** START Data block **
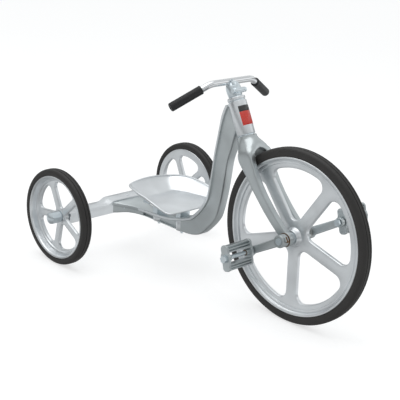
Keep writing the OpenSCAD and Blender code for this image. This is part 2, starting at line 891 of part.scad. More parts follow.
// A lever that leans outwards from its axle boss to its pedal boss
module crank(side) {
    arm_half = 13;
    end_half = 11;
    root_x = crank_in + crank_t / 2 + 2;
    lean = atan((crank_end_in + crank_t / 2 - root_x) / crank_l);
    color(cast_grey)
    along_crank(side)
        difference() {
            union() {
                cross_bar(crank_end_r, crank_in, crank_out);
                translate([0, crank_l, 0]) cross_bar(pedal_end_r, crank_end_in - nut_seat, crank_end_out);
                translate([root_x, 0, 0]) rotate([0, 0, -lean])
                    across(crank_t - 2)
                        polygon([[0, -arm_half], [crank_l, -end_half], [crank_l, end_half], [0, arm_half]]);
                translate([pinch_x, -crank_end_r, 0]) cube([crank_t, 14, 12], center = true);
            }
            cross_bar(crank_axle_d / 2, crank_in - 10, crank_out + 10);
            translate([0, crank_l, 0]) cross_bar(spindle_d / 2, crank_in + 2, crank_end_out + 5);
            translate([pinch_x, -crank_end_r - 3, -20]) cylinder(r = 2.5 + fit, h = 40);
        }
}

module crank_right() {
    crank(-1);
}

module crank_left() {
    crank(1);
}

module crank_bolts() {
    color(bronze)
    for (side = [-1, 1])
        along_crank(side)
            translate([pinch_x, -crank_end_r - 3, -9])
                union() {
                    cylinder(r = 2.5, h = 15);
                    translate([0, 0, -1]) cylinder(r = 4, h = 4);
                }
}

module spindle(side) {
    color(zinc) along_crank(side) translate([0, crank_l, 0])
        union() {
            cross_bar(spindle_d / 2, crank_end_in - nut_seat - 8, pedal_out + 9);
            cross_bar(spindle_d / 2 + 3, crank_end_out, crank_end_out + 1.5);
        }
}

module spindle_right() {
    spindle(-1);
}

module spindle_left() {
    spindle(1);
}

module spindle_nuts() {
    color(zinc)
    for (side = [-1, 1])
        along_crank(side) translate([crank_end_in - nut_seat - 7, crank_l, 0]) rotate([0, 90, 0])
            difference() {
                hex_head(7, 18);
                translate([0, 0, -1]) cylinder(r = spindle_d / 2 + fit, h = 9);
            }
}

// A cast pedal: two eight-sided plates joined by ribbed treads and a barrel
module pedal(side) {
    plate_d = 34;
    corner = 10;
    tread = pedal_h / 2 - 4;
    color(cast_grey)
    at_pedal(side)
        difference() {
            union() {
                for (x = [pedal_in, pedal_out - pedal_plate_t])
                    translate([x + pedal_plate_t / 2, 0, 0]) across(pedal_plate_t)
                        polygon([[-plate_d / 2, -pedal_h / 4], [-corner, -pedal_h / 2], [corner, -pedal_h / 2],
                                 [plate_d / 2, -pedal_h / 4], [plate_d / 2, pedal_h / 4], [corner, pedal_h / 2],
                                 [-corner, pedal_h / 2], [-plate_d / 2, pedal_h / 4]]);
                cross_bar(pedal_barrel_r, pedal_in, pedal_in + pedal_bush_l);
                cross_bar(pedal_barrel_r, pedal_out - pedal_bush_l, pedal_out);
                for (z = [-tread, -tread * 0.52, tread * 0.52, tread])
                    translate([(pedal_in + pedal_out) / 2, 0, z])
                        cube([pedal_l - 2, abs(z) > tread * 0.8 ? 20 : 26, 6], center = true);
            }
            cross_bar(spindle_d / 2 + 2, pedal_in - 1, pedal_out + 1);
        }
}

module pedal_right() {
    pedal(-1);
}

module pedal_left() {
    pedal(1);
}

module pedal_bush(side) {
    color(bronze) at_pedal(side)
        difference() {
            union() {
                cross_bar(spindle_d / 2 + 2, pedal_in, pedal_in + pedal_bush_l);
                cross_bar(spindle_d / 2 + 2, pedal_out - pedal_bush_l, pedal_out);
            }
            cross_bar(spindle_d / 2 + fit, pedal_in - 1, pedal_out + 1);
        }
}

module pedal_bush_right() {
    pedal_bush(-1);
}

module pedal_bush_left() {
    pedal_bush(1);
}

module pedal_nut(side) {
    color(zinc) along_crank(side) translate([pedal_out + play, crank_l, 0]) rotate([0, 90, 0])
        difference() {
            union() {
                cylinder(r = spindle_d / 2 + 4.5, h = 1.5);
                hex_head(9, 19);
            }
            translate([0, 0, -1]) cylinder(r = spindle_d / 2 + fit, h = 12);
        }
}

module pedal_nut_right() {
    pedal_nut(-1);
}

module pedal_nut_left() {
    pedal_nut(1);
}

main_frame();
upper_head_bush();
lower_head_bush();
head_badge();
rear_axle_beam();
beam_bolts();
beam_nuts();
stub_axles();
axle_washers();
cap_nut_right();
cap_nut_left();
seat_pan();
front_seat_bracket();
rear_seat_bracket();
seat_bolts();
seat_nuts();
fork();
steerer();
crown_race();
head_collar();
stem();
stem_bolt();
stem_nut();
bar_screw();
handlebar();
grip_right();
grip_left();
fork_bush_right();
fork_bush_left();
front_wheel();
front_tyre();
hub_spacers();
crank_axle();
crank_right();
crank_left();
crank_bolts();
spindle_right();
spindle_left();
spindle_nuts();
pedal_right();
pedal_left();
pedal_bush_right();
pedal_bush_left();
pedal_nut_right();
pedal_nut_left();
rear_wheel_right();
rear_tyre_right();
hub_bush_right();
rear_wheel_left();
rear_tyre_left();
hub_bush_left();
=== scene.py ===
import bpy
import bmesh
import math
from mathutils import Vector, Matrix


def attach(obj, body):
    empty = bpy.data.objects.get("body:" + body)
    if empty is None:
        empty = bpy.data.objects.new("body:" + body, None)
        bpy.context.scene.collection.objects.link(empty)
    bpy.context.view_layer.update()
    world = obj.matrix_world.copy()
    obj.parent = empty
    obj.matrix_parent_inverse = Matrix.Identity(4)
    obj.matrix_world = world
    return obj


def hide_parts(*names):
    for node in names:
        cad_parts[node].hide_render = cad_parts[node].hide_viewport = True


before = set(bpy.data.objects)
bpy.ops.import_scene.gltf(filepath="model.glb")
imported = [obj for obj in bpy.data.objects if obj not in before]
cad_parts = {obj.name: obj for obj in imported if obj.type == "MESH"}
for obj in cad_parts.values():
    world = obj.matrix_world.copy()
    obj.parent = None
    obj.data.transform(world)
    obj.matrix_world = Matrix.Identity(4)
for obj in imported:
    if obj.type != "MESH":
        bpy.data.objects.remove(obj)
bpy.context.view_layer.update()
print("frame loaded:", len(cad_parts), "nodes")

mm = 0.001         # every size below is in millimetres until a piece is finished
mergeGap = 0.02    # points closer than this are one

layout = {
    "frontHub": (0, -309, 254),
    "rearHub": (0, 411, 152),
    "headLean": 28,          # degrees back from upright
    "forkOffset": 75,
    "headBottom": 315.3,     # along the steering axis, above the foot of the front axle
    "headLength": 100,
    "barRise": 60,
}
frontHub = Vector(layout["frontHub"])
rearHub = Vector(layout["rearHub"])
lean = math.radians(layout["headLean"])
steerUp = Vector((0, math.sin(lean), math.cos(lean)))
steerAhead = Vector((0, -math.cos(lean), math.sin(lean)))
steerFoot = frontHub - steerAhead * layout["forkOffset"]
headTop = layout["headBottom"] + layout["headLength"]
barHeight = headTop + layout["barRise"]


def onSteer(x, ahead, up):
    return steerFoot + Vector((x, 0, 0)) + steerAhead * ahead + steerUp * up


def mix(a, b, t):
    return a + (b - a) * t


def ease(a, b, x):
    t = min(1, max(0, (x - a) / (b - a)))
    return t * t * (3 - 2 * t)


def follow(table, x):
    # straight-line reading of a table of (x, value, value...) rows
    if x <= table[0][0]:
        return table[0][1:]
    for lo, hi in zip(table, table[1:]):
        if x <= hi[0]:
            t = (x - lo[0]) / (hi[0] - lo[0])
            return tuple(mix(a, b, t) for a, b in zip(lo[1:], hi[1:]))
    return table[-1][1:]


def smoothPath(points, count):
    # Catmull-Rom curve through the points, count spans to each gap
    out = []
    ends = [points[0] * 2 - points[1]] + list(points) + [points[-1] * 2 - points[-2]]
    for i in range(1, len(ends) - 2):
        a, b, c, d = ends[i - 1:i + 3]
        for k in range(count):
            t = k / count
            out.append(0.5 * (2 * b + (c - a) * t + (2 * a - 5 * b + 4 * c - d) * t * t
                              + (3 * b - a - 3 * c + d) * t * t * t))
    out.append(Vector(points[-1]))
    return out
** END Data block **
:: Objective ::
For each line above that contains the word "context", copy that line.

:: Worked solution ::
        bpy.context.scene.collection.objects.link(empty)
    bpy.context.view_layer.update()
bpy.context.view_layer.update()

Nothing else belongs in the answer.